→ EXERCISE
Copy all the material below, exactly as it stands.

→ STORED DATA
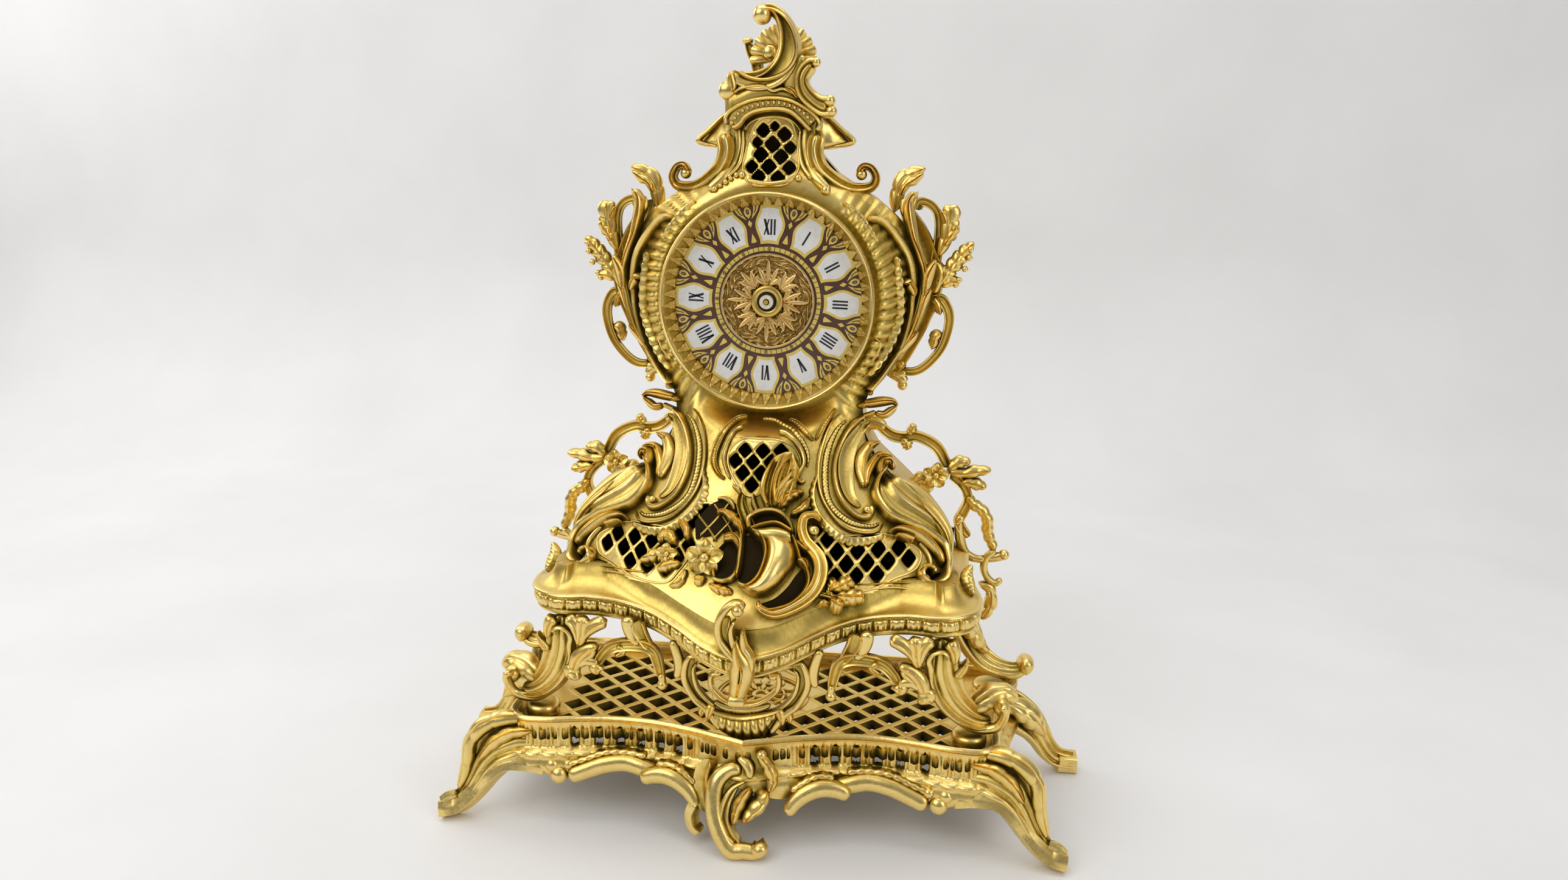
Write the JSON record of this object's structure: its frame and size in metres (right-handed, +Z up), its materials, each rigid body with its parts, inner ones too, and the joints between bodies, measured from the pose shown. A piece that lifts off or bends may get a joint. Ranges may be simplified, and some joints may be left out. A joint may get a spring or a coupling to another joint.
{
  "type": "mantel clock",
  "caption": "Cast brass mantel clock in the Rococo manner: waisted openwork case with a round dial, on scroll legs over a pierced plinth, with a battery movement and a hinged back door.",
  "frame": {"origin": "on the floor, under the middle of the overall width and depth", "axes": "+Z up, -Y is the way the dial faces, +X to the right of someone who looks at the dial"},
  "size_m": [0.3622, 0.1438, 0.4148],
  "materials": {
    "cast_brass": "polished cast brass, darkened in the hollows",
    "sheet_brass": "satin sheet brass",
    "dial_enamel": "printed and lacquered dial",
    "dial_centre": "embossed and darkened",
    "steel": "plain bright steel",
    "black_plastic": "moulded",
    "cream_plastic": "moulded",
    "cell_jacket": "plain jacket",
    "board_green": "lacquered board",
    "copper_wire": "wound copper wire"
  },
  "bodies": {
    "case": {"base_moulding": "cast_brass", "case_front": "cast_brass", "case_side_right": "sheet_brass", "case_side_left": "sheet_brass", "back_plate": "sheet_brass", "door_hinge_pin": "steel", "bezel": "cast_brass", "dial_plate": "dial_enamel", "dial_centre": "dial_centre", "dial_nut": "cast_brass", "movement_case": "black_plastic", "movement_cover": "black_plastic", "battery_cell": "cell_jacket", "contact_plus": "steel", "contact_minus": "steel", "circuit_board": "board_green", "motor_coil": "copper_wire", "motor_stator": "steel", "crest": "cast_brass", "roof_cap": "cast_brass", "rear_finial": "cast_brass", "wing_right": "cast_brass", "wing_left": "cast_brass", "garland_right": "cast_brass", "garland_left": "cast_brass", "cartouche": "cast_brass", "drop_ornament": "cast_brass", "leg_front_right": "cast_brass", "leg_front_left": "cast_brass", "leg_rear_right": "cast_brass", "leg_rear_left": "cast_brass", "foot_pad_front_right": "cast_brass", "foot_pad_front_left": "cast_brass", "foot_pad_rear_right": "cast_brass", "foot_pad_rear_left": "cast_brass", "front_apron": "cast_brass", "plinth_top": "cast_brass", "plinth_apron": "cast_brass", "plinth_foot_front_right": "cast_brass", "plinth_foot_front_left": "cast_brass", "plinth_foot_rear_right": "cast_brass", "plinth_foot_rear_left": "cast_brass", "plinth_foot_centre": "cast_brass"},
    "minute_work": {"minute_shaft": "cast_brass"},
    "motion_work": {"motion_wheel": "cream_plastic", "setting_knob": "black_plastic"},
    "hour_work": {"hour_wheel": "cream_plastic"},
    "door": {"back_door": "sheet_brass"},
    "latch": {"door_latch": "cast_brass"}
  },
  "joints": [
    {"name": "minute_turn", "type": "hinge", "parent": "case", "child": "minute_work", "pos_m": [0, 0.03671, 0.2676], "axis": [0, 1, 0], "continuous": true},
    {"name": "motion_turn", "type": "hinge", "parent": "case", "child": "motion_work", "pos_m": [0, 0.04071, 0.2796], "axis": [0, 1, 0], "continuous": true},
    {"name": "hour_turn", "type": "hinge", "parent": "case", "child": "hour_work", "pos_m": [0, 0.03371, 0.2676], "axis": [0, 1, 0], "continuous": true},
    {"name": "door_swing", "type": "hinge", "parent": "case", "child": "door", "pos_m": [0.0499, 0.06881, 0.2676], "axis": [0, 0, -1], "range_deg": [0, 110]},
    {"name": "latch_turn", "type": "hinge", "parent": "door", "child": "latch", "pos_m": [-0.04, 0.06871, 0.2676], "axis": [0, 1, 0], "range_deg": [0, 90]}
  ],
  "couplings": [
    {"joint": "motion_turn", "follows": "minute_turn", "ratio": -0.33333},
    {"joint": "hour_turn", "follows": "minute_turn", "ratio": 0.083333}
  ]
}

→ EXERCISE ANSWER
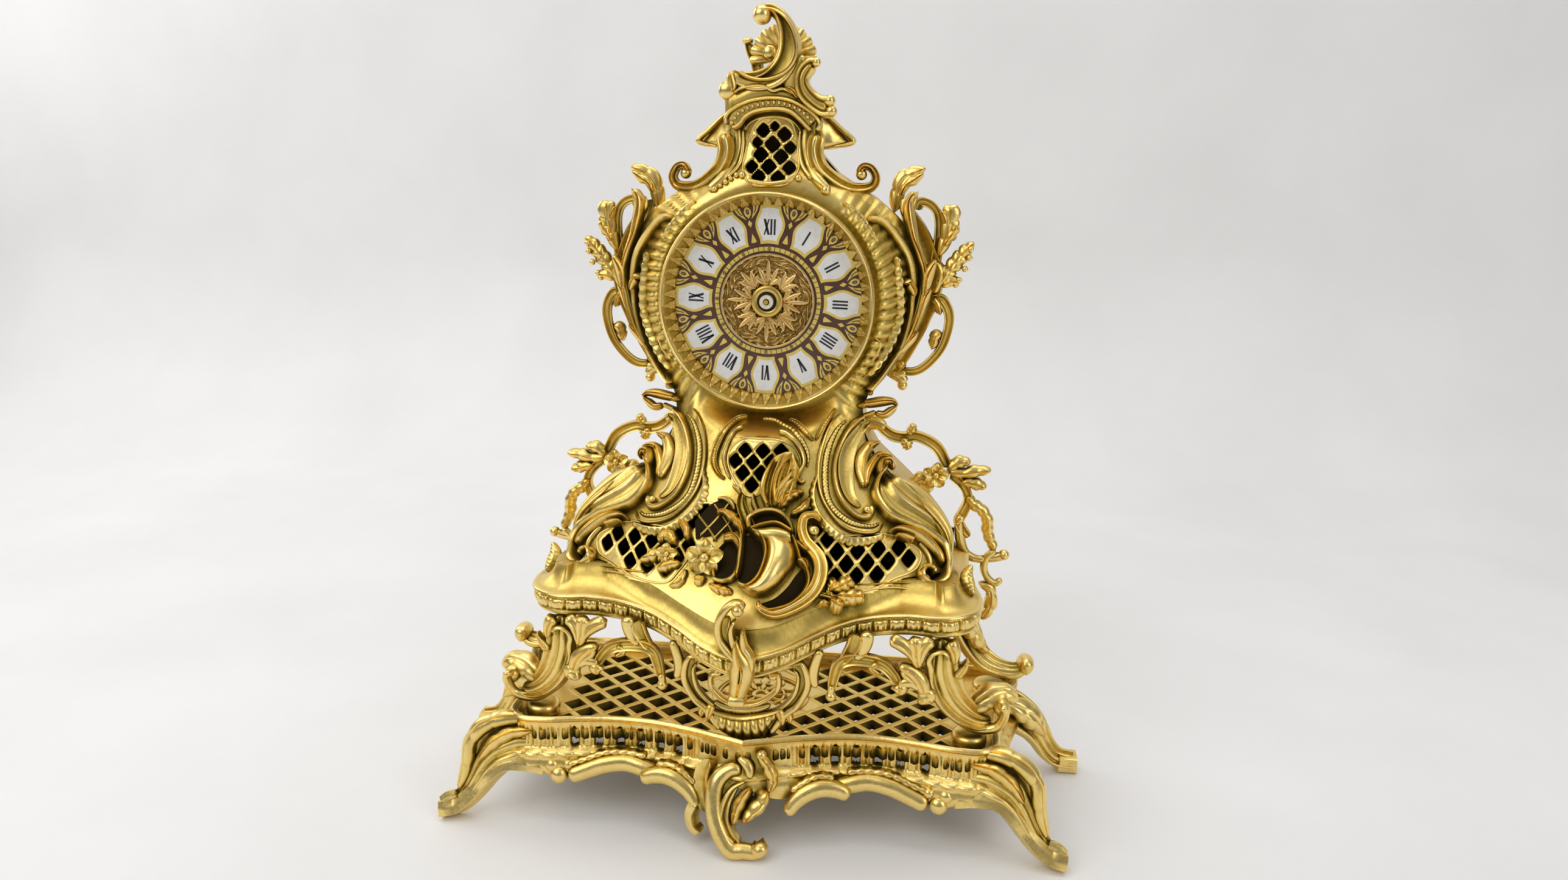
Write the JSON record of this object's structure: its frame and size in metres (right-handed, +Z up), its materials, each rigid body with its parts, inner ones too, and the joints between bodies, measured from the pose shown. A piece that lifts off or bends may get a joint. Ranges may be simplified, and some joints may be left out. A joint may get a spring or a coupling to another joint.
{
  "type": "mantel clock",
  "caption": "Cast brass mantel clock in the Rococo manner: waisted openwork case with a round dial, on scroll legs over a pierced plinth, with a battery movement and a hinged back door.",
  "frame": {"origin": "on the floor, under the middle of the overall width and depth", "axes": "+Z up, -Y is the way the dial faces, +X to the right of someone who looks at the dial"},
  "size_m": [0.3622, 0.1438, 0.4148],
  "materials": {
    "cast_brass": "polished cast brass, darkened in the hollows",
    "sheet_brass": "satin sheet brass",
    "dial_enamel": "printed and lacquered dial",
    "dial_centre": "embossed and darkened",
    "steel": "plain bright steel",
    "black_plastic": "moulded",
    "cream_plastic": "moulded",
    "cell_jacket": "plain jacket",
    "board_green": "lacquered board",
    "copper_wire": "wound copper wire"
  },
  "bodies": {
    "case": {"base_moulding": "cast_brass", "case_front": "cast_brass", "case_side_right": "sheet_brass", "case_side_left": "sheet_brass", "back_plate": "sheet_brass", "door_hinge_pin": "steel", "bezel": "cast_brass", "dial_plate": "dial_enamel", "dial_centre": "dial_centre", "dial_nut": "cast_brass", "movement_case": "black_plastic", "movement_cover": "black_plastic", "battery_cell": "cell_jacket", "contact_plus": "steel", "contact_minus": "steel", "circuit_board": "board_green", "motor_coil": "copper_wire", "motor_stator": "steel", "crest": "cast_brass", "roof_cap": "cast_brass", "rear_finial": "cast_brass", "wing_right": "cast_brass", "wing_left": "cast_brass", "garland_right": "cast_brass", "garland_left": "cast_brass", "cartouche": "cast_brass", "drop_ornament": "cast_brass", "leg_front_right": "cast_brass", "leg_front_left": "cast_brass", "leg_rear_right": "cast_brass", "leg_rear_left": "cast_brass", "foot_pad_front_right": "cast_brass", "foot_pad_front_left": "cast_brass", "foot_pad_rear_right": "cast_brass", "foot_pad_rear_left": "cast_brass", "front_apron": "cast_brass", "plinth_top": "cast_brass", "plinth_apron": "cast_brass", "plinth_foot_front_right": "cast_brass", "plinth_foot_front_left": "cast_brass", "plinth_foot_rear_right": "cast_brass", "plinth_foot_rear_left": "cast_brass", "plinth_foot_centre": "cast_brass"},
    "minute_work": {"minute_shaft": "cast_brass"},
    "motion_work": {"motion_wheel": "cream_plastic", "setting_knob": "black_plastic"},
    "hour_work": {"hour_wheel": "cream_plastic"},
    "door": {"back_door": "sheet_brass"},
    "latch": {"door_latch": "cast_brass"}
  },
  "joints": [
    {"name": "minute_turn", "type": "hinge", "parent": "case", "child": "minute_work", "pos_m": [0, 0.03671, 0.2676], "axis": [0, 1, 0], "continuous": true},
    {"name": "motion_turn", "type": "hinge", "parent": "case", "child": "motion_work", "pos_m": [0, 0.04071, 0.2796], "axis": [0, 1, 0], "continuous": true},
    {"name": "hour_turn", "type": "hinge", "parent": "case", "child": "hour_work", "pos_m": [0, 0.03371, 0.2676], "axis": [0, 1, 0], "continuous": true},
    {"name": "door_swing", "type": "hinge", "parent": "case", "child": "door", "pos_m": [0.0499, 0.06881, 0.2676], "axis": [0, 0, -1], "range_deg": [0, 110]},
    {"name": "latch_turn", "type": "hinge", "parent": "door", "child": "latch", "pos_m": [-0.04, 0.06871, 0.2676], "axis": [0, 1, 0], "range_deg": [0, 90]}
  ],
  "couplings": [
    {"joint": "motion_turn", "follows": "minute_turn", "ratio": -0.33333},
    {"joint": "hour_turn", "follows": "minute_turn", "ratio": 0.083333}
  ]
}